Copy out each line below exactly as it appears.

* _Source material_:

+ + + + +

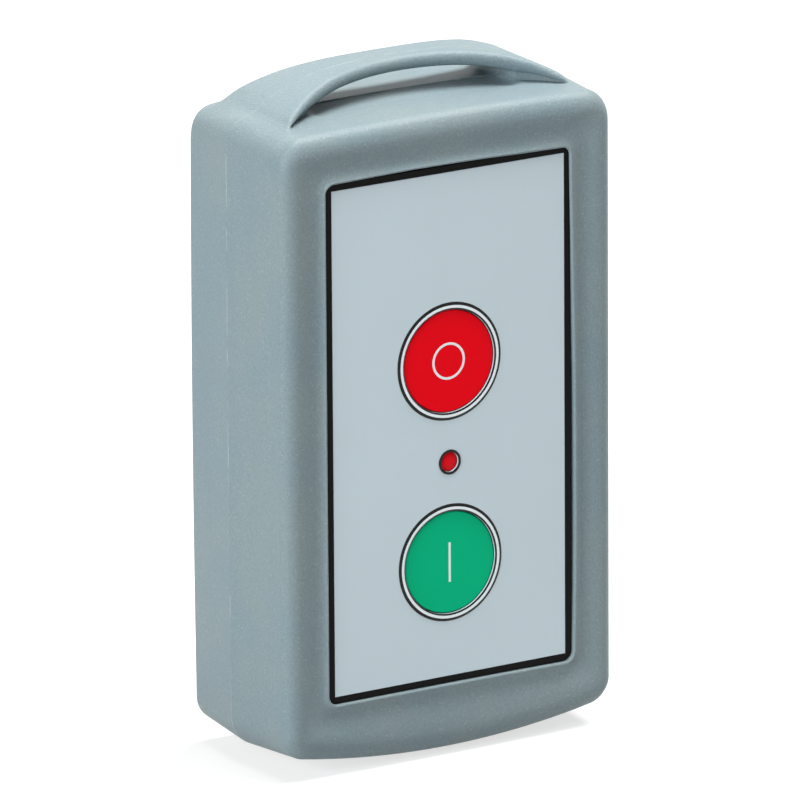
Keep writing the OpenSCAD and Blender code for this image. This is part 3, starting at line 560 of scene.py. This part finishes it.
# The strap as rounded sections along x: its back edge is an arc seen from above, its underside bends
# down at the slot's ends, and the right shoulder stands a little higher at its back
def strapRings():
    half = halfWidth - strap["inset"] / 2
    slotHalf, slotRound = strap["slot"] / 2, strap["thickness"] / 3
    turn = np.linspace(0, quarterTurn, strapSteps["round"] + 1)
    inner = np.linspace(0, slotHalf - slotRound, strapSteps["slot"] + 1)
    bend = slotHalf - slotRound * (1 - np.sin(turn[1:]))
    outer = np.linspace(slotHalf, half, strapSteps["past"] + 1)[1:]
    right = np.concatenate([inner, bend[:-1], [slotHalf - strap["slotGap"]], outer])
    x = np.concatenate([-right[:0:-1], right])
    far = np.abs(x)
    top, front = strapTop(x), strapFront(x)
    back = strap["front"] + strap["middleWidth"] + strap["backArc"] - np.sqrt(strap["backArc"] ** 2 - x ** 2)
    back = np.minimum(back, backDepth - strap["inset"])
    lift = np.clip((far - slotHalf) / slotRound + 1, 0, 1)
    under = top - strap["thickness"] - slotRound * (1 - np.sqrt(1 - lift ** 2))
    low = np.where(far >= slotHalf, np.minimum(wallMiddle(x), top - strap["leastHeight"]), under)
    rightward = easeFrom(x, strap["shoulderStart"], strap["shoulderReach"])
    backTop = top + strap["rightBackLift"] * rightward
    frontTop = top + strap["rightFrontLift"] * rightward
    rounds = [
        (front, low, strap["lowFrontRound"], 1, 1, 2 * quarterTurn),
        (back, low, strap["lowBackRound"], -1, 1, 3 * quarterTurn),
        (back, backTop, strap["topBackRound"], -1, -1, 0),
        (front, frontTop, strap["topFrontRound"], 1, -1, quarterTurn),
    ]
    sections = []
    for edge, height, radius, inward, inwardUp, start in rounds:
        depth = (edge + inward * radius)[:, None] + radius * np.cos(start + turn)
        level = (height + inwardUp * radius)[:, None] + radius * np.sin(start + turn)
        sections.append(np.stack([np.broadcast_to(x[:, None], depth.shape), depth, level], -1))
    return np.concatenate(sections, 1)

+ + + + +

* _Exercise result_:
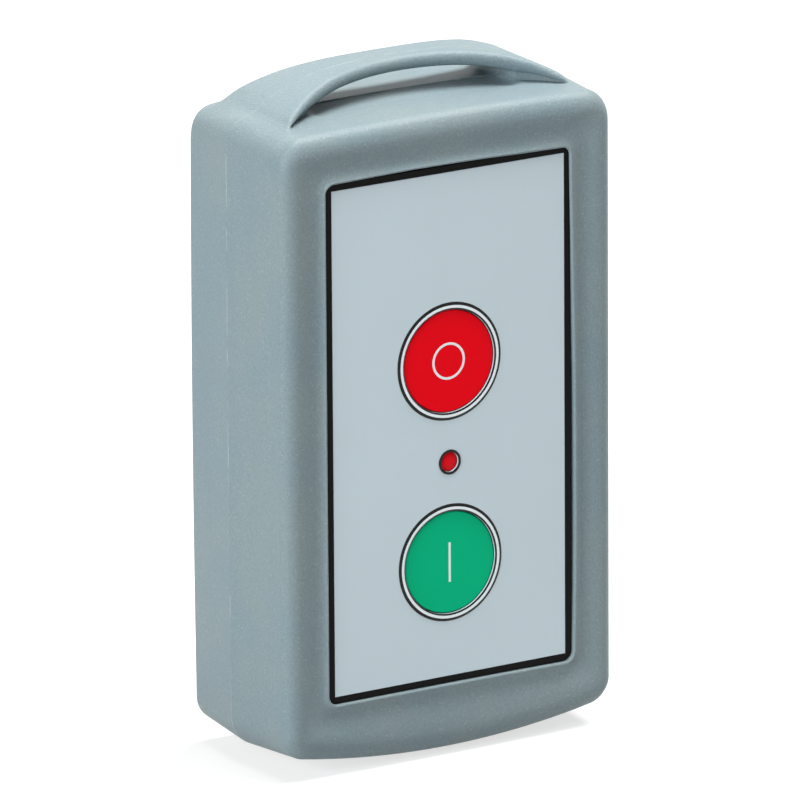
Keep writing the OpenSCAD and Blender code for this image. This is part 3, starting at line 560 of scene.py. This part finishes it.
# The strap as rounded sections along x: its back edge is an arc seen from above, its underside bends
# down at the slot's ends, and the right shoulder stands a little higher at its back
def strapRings():
    half = halfWidth - strap["inset"] / 2
    slotHalf, slotRound = strap["slot"] / 2, strap["thickness"] / 3
    turn = np.linspace(0, quarterTurn, strapSteps["round"] + 1)
    inner = np.linspace(0, slotHalf - slotRound, strapSteps["slot"] + 1)
    bend = slotHalf - slotRound * (1 - np.sin(turn[1:]))
    outer = np.linspace(slotHalf, half, strapSteps["past"] + 1)[1:]
    right = np.concatenate([inner, bend[:-1], [slotHalf - strap["slotGap"]], outer])
    x = np.concatenate([-right[:0:-1], right])
    far = np.abs(x)
    top, front = strapTop(x), strapFront(x)
    back = strap["front"] + strap["middleWidth"] + strap["backArc"] - np.sqrt(strap["backArc"] ** 2 - x ** 2)
    back = np.minimum(back, backDepth - strap["inset"])
    lift = np.clip((far - slotHalf) / slotRound + 1, 0, 1)
    under = top - strap["thickness"] - slotRound * (1 - np.sqrt(1 - lift ** 2))
    low = np.where(far >= slotHalf, np.minimum(wallMiddle(x), top - strap["leastHeight"]), under)
    rightward = easeFrom(x, strap["shoulderStart"], strap["shoulderReach"])
    backTop = top + strap["rightBackLift"] * rightward
    frontTop = top + strap["rightFrontLift"] * rightward
    rounds = [
        (front, low, strap["lowFrontRound"], 1, 1, 2 * quarterTurn),
        (back, low, strap["lowBackRound"], -1, 1, 3 * quarterTurn),
        (back, backTop, strap["topBackRound"], -1, -1, 0),
        (front, frontTop, strap["topFrontRound"], 1, -1, quarterTurn),
    ]
    sections = []
    for edge, height, radius, inward, inwardUp, start in rounds:
        depth = (edge + inward * radius)[:, None] + radius * np.cos(start + turn)
        level = (height + inwardUp * radius)[:, None] + radius * np.sin(start + turn)
        sections.append(np.stack([np.broadcast_to(x[:, None], depth.shape), depth, level], -1))
    return np.concatenate(sections, 1)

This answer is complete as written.